> [WHAT THE TASK ASKS]
Write out each line of the material again, word for word.

> [GIVEN MATERIAL]
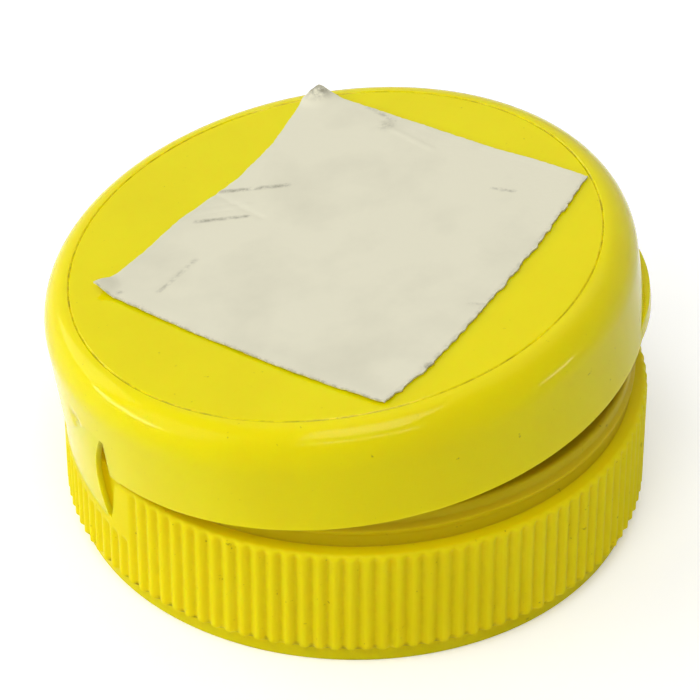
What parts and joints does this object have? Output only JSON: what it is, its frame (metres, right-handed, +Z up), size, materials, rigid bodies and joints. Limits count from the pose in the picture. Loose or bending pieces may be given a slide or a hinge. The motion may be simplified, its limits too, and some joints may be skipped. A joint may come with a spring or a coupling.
{
  "type": "flip top cap",
  "caption": "Round yellow flip top cap with a ribbed skirt, a snap-hinged domed lid held ajar and a torn paper label on top.",
  "frame": {"origin": "centre of the bottle thread, in the plane of the base's lower rim", "axes": "+Z up along the thread's axis towards the lid, hinge at -X, thumb lip at +X"},
  "size_m": [0.0424, 0.0418, 0.0232],
  "materials": {
    "base_moulding": "satin moulded polypropylene",
    "lid_moulding": "glossy moulded polypropylene",
    "web_moulding": "glossy moulded polypropylene",
    "paper": "creased and soiled paper"
  },
  "bodies": {
    "base": {"cap_base": "base_moulding", "hinge_web": "web_moulding"},
    "lid": {"flip_lid": "lid_moulding", "paper_label": "paper"}
  },
  "joints": [
    {"name": "lid_hinge", "type": "hinge", "parent": "base", "child": "lid", "pos_m": [-0.02095, 0, 0.0076], "axis": [0, -1, 0], "range_deg": [-8.45, 141.5], "deforming": ["hinge_web"]}
  ]
}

> [RESULT FOR THIS TASK]
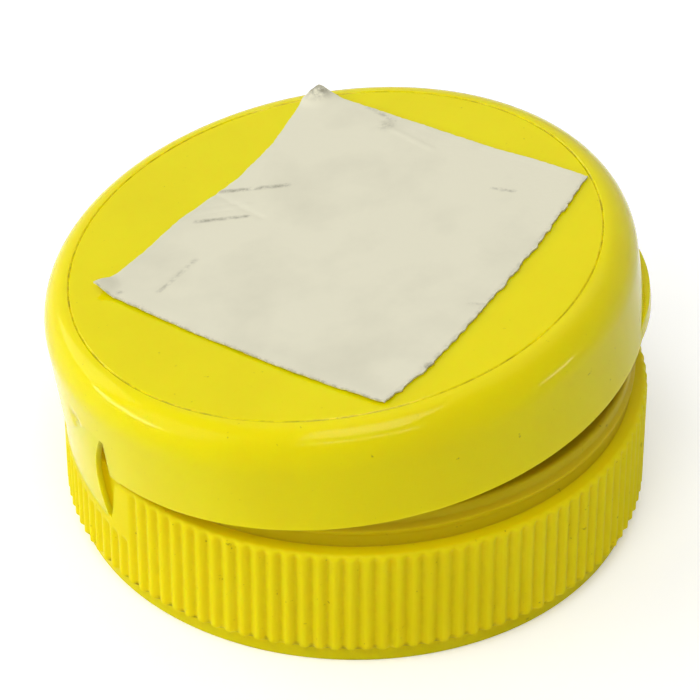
What parts and joints does this object have? Output only JSON: what it is, its frame (metres, right-handed, +Z up), size, materials, rigid bodies and joints. Limits count from the pose in the picture. Loose or bending pieces may be given a slide or a hinge. The motion may be simplified, its limits too, and some joints may be skipped. A joint may come with a spring or a coupling.
{
  "type": "flip top cap",
  "caption": "Round yellow flip top cap with a ribbed skirt, a snap-hinged domed lid held ajar and a torn paper label on top.",
  "frame": {"origin": "centre of the bottle thread, in the plane of the base's lower rim", "axes": "+Z up along the thread's axis towards the lid, hinge at -X, thumb lip at +X"},
  "size_m": [0.0424, 0.0418, 0.0232],
  "materials": {
    "base_moulding": "satin moulded polypropylene",
    "lid_moulding": "glossy moulded polypropylene",
    "web_moulding": "glossy moulded polypropylene",
    "paper": "creased and soiled paper"
  },
  "bodies": {
    "base": {"cap_base": "base_moulding", "hinge_web": "web_moulding"},
    "lid": {"flip_lid": "lid_moulding", "paper_label": "paper"}
  },
  "joints": [
    {"name": "lid_hinge", "type": "hinge", "parent": "base", "child": "lid", "pos_m": [-0.02095, 0, 0.0076], "axis": [0, -1, 0], "range_deg": [-8.45, 141.5], "deforming": ["hinge_web"]}
  ]
}